3/ Le temps des filles rebelles (1965-2000)
Avec les "années 1968" s'annonce la réelle émancipation de la femme. La majorité est ramenée à 18 ans en 1974. Les mouvements hippies se développent avec le baby-boom. La drogue devient un problème de santé publique. Puis en 1975 c'est la loi de Simone Veil sur le droit à l'avortement.
La pratique du squat se développe au milieu des années 70, nouveaux lieux de vie commune et de sociabilité pour les jeunes marginaux.
Les troubles de la conduite alimentaire, essentiellement l'anorexie, touche environ 10% des jeunes filles.
La prostitution passe de plus en plus par Internet et des gangs de filles apparaissent aussi dans les villes.
Ce sont donc là les principaux points relevés dans ce livre. Il permet de voir l'évolution de la femme quand elle veut être "libre" dans un temps ici de 160 ans (1840-2000). Elle est déclarée "mauvaise fille" alors qu'elle revendique ses droits de femme. Bien sûr, comme pour les jeunes gens cela passe aussi par la vraie délinquence. Mais la plupart ont seulement voulu "vivre" comme un être humain, en capacité de gérer son évolution.

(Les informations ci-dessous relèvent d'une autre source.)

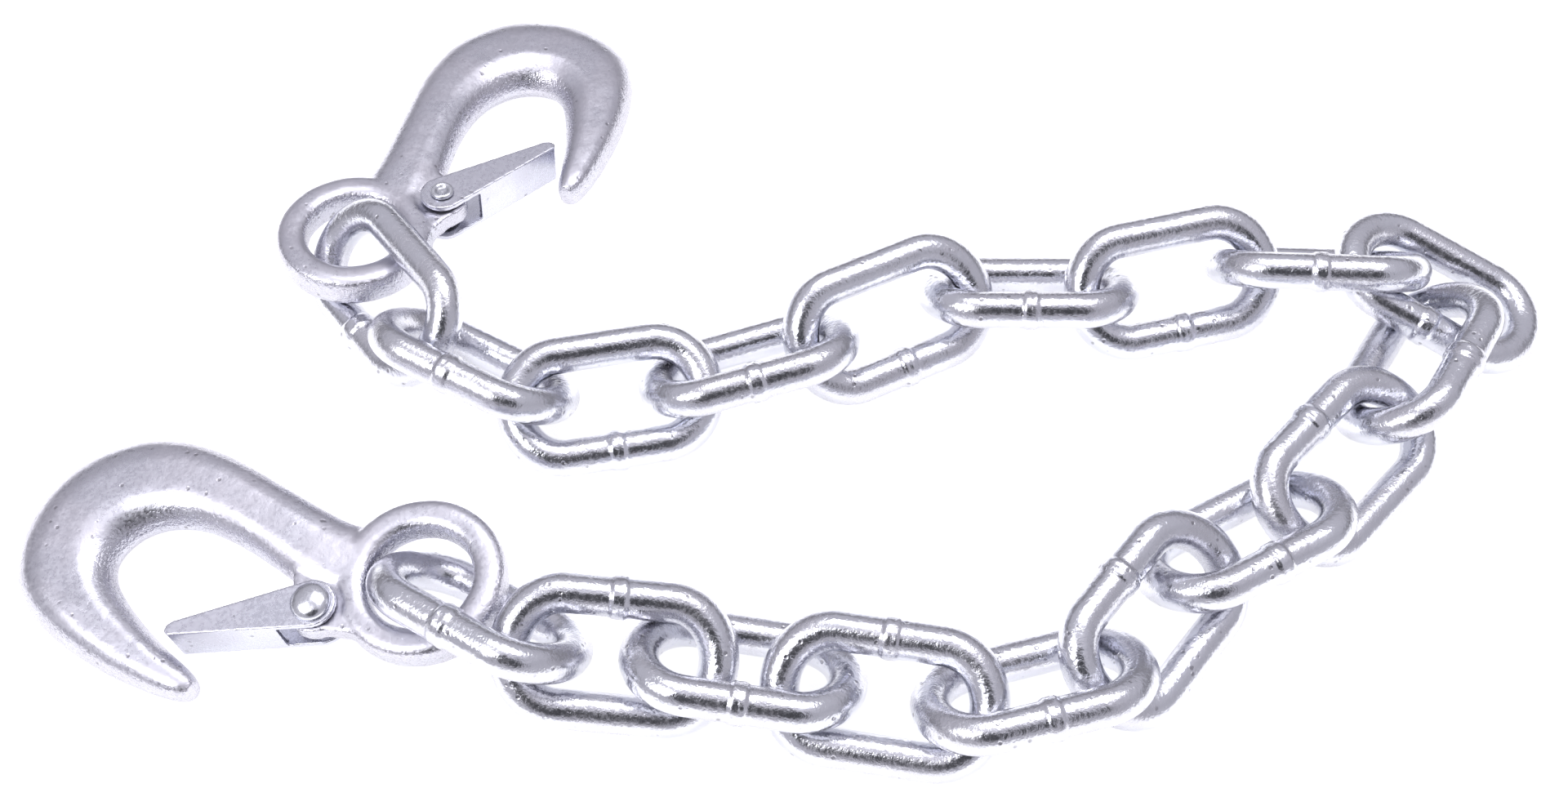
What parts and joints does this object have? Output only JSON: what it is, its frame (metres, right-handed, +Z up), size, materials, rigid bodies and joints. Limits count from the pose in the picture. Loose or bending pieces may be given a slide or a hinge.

Coline Cardi, maîtresse de conférences (Université Paris 8 – Cresppa/CSU), est sociologue, spécialiste de la déviance et du genre. Elle travaille sur le genre du contrôle social, à travers les institutions de régulation (prison, justice des mineurs, institutions de protection sociale).
Elle dit dans la postface : "Surveiller de près le corps et la sexualité des jeunes filles, c'est avant tout maintenir l'ordre familial et hétérosexuel. Pilier de l'ordre social, il repose sur une stricte répartition des rôles sexués, répartition mise en péril par ces "mauvaises filles" qui risquent de faire de mauvaises mères".
Ceci résume bien le "mal" ressenti par l'ordre établi depuis des centaines d'années
Ce livre dresse quelques portraits de "mauvaises filles" au fil de la période étudiée en début de chaque chapitre, les pages suivantes illustrant avec photos, extraits de presse etc... les thématiques proposées et que j'ai résumées plus haut.
Un livre passionnant à lire absolument.